#### SHORT PROBLEM:
Extract all of the entries and give them again, word for word.

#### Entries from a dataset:
+-------+
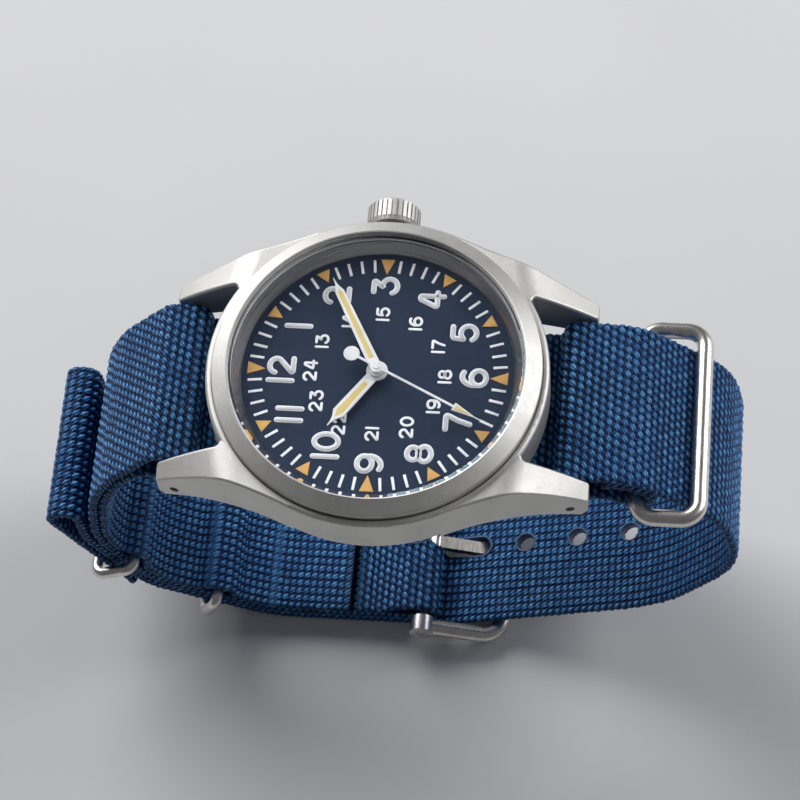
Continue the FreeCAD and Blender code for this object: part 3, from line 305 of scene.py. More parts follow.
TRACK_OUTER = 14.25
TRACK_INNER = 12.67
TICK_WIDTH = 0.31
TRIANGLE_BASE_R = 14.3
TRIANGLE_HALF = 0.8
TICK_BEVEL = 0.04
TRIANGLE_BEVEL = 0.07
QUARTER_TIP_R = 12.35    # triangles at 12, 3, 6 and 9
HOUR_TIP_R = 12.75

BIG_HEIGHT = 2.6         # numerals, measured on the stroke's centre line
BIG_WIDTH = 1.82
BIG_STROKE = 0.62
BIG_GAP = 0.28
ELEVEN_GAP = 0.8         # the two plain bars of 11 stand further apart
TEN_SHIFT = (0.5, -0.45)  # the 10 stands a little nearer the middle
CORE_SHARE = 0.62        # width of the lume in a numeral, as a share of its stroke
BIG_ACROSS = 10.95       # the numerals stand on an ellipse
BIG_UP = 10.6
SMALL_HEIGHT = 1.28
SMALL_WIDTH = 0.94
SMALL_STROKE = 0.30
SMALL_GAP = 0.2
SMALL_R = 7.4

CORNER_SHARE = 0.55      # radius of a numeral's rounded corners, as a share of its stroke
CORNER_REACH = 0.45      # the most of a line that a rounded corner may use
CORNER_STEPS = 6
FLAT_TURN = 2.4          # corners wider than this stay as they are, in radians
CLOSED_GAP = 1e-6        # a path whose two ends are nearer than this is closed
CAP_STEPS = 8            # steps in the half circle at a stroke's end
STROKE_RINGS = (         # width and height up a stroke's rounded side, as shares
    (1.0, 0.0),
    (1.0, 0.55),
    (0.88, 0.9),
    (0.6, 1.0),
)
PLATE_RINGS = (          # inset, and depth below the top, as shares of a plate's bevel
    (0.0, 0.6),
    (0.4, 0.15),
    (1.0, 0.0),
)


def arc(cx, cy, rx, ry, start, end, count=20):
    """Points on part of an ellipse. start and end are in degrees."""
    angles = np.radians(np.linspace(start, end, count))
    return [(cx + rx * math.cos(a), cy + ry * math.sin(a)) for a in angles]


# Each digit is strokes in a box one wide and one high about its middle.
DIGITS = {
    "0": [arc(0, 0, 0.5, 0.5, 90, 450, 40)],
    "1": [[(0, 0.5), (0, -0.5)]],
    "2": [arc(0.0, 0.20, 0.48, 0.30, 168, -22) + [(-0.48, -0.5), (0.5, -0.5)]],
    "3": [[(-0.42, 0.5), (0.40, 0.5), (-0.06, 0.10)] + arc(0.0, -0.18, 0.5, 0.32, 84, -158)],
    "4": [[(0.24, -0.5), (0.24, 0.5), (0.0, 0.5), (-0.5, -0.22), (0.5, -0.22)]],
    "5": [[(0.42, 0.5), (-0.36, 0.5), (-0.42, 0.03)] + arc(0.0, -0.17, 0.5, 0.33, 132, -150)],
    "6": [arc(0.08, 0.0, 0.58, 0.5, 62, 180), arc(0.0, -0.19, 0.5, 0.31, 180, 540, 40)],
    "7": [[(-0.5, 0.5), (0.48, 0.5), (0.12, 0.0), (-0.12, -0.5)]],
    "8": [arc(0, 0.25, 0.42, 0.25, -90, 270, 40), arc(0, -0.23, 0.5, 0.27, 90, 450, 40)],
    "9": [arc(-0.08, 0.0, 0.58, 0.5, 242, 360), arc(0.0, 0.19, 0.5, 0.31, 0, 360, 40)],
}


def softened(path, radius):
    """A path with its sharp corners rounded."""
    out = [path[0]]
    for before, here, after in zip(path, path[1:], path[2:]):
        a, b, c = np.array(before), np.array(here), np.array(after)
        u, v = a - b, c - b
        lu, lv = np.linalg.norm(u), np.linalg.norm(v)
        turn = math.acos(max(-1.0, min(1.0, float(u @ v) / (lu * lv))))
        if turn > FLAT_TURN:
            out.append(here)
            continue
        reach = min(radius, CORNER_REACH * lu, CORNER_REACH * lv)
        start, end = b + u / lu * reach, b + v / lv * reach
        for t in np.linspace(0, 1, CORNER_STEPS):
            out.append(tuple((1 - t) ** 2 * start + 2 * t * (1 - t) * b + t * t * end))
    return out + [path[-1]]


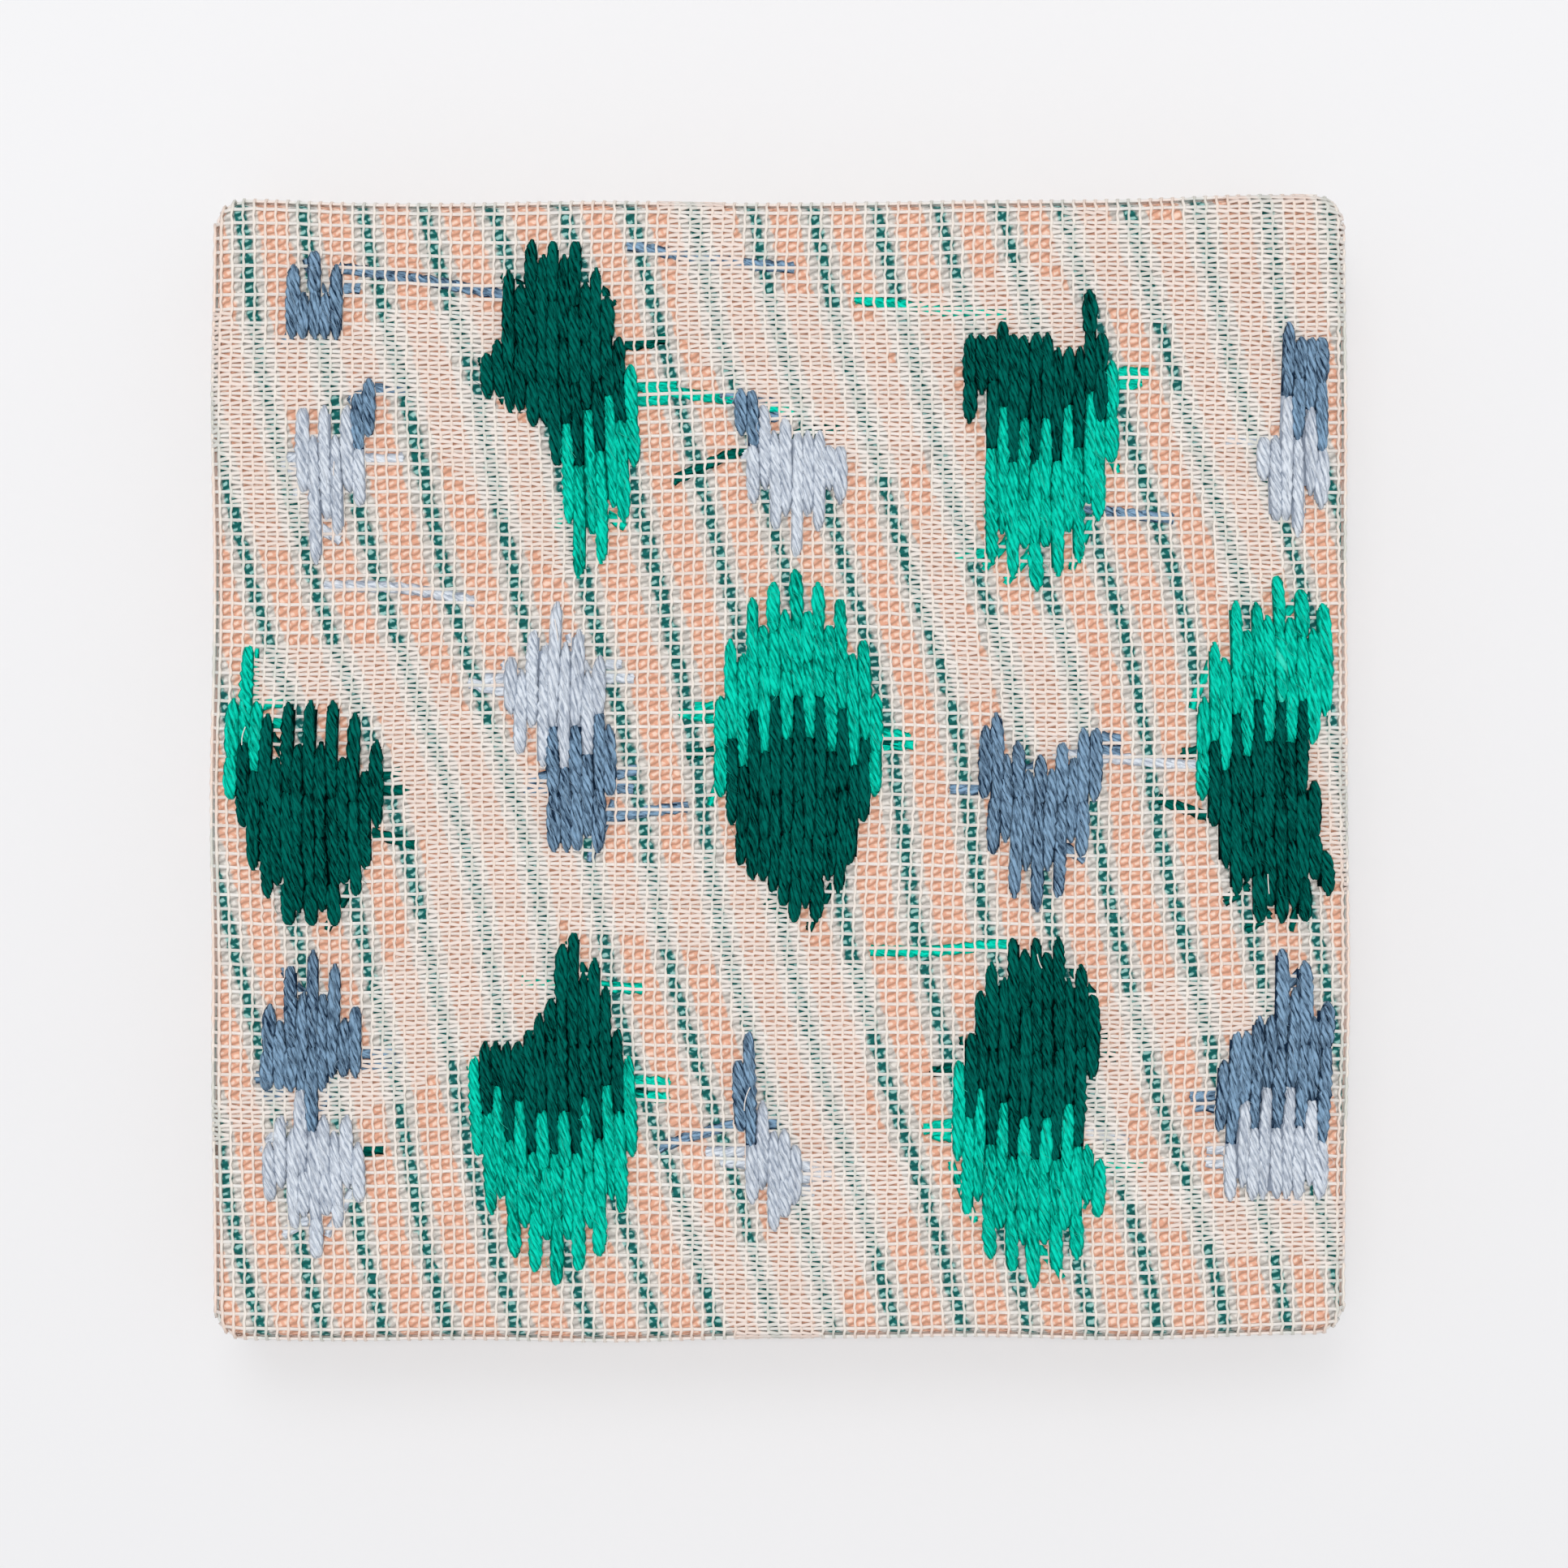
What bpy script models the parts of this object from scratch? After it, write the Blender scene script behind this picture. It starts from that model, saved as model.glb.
+-------+
#### FINAL ANSWER:
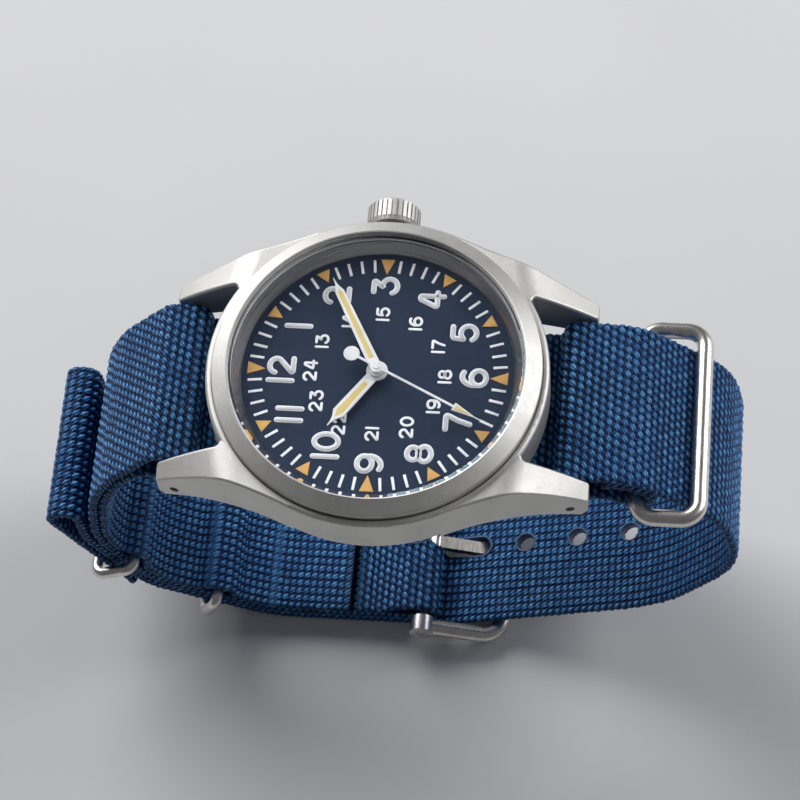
Continue the FreeCAD and Blender code for this object: part 3, from line 305 of scene.py. More parts follow.
TRACK_OUTER = 14.25
TRACK_INNER = 12.67
TICK_WIDTH = 0.31
TRIANGLE_BASE_R = 14.3
TRIANGLE_HALF = 0.8
TICK_BEVEL = 0.04
TRIANGLE_BEVEL = 0.07
QUARTER_TIP_R = 12.35    # triangles at 12, 3, 6 and 9
HOUR_TIP_R = 12.75

BIG_HEIGHT = 2.6         # numerals, measured on the stroke's centre line
BIG_WIDTH = 1.82
BIG_STROKE = 0.62
BIG_GAP = 0.28
ELEVEN_GAP = 0.8         # the two plain bars of 11 stand further apart
TEN_SHIFT = (0.5, -0.45)  # the 10 stands a little nearer the middle
CORE_SHARE = 0.62        # width of the lume in a numeral, as a share of its stroke
BIG_ACROSS = 10.95       # the numerals stand on an ellipse
BIG_UP = 10.6
SMALL_HEIGHT = 1.28
SMALL_WIDTH = 0.94
SMALL_STROKE = 0.30
SMALL_GAP = 0.2
SMALL_R = 7.4

CORNER_SHARE = 0.55      # radius of a numeral's rounded corners, as a share of its stroke
CORNER_REACH = 0.45      # the most of a line that a rounded corner may use
CORNER_STEPS = 6
FLAT_TURN = 2.4          # corners wider than this stay as they are, in radians
CLOSED_GAP = 1e-6        # a path whose two ends are nearer than this is closed
CAP_STEPS = 8            # steps in the half circle at a stroke's end
STROKE_RINGS = (         # width and height up a stroke's rounded side, as shares
    (1.0, 0.0),
    (1.0, 0.55),
    (0.88, 0.9),
    (0.6, 1.0),
)
PLATE_RINGS = (          # inset, and depth below the top, as shares of a plate's bevel
    (0.0, 0.6),
    (0.4, 0.15),
    (1.0, 0.0),
)


def arc(cx, cy, rx, ry, start, end, count=20):
    """Points on part of an ellipse. start and end are in degrees."""
    angles = np.radians(np.linspace(start, end, count))
    return [(cx + rx * math.cos(a), cy + ry * math.sin(a)) for a in angles]


# Each digit is strokes in a box one wide and one high about its middle.
DIGITS = {
    "0": [arc(0, 0, 0.5, 0.5, 90, 450, 40)],
    "1": [[(0, 0.5), (0, -0.5)]],
    "2": [arc(0.0, 0.20, 0.48, 0.30, 168, -22) + [(-0.48, -0.5), (0.5, -0.5)]],
    "3": [[(-0.42, 0.5), (0.40, 0.5), (-0.06, 0.10)] + arc(0.0, -0.18, 0.5, 0.32, 84, -158)],
    "4": [[(0.24, -0.5), (0.24, 0.5), (0.0, 0.5), (-0.5, -0.22), (0.5, -0.22)]],
    "5": [[(0.42, 0.5), (-0.36, 0.5), (-0.42, 0.03)] + arc(0.0, -0.17, 0.5, 0.33, 132, -150)],
    "6": [arc(0.08, 0.0, 0.58, 0.5, 62, 180), arc(0.0, -0.19, 0.5, 0.31, 180, 540, 40)],
    "7": [[(-0.5, 0.5), (0.48, 0.5), (0.12, 0.0), (-0.12, -0.5)]],
    "8": [arc(0, 0.25, 0.42, 0.25, -90, 270, 40), arc(0, -0.23, 0.5, 0.27, 90, 450, 40)],
    "9": [arc(-0.08, 0.0, 0.58, 0.5, 242, 360), arc(0.0, 0.19, 0.5, 0.31, 0, 360, 40)],
}


def softened(path, radius):
    """A path with its sharp corners rounded."""
    out = [path[0]]
    for before, here, after in zip(path, path[1:], path[2:]):
        a, b, c = np.array(before), np.array(here), np.array(after)
        u, v = a - b, c - b
        lu, lv = np.linalg.norm(u), np.linalg.norm(v)
        turn = math.acos(max(-1.0, min(1.0, float(u @ v) / (lu * lv))))
        if turn > FLAT_TURN:
            out.append(here)
            continue
        reach = min(radius, CORNER_REACH * lu, CORNER_REACH * lv)
        start, end = b + u / lu * reach, b + v / lv * reach
        for t in np.linspace(0, 1, CORNER_STEPS):
            out.append(tuple((1 - t) ** 2 * start + 2 * t * (1 - t) * b + t * t * end))
    return out + [path[-1]]


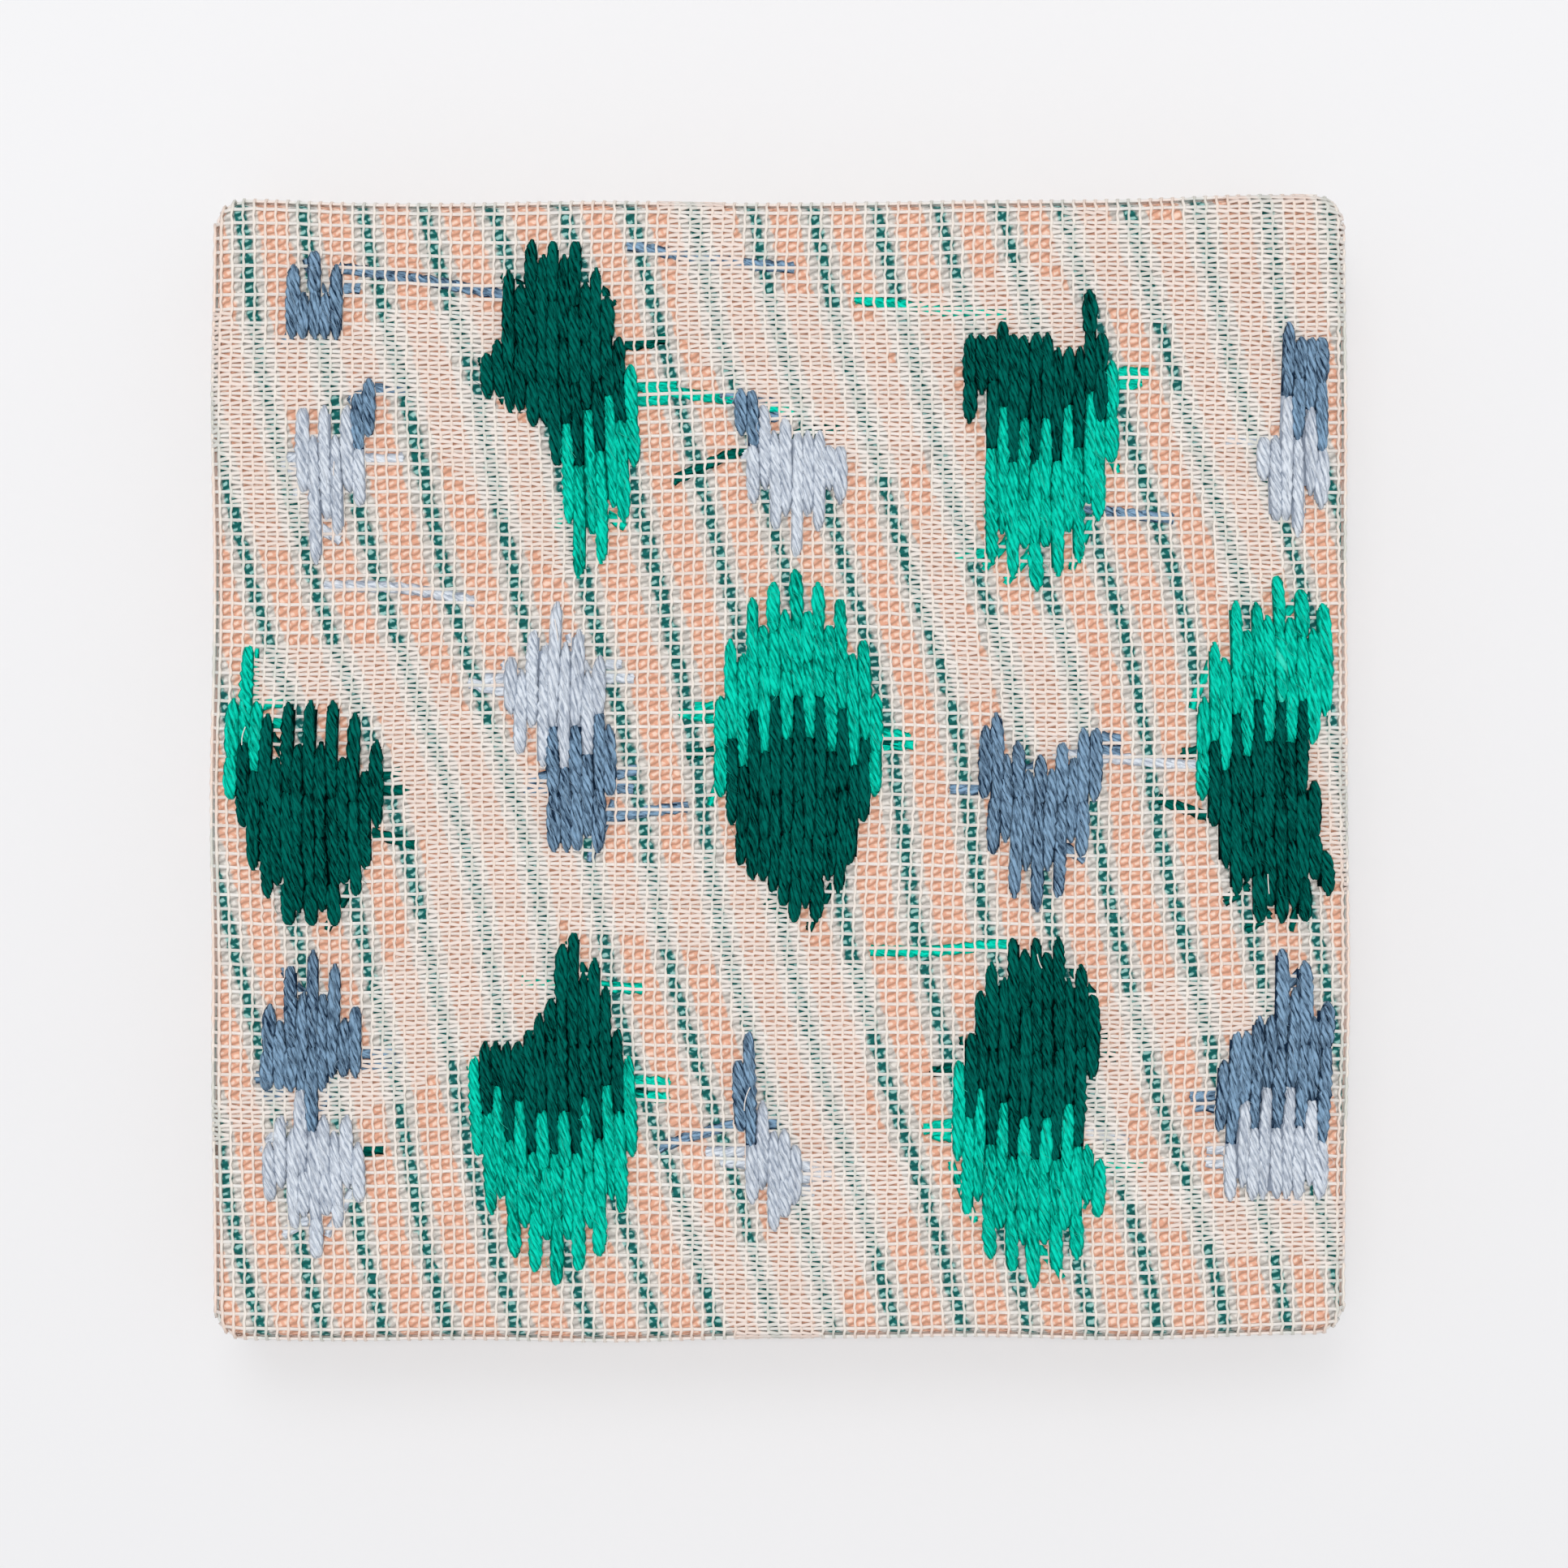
What bpy script models the parts of this object from scratch? After it, write the Blender scene script behind this picture. It starts from that model, saved as model.glb.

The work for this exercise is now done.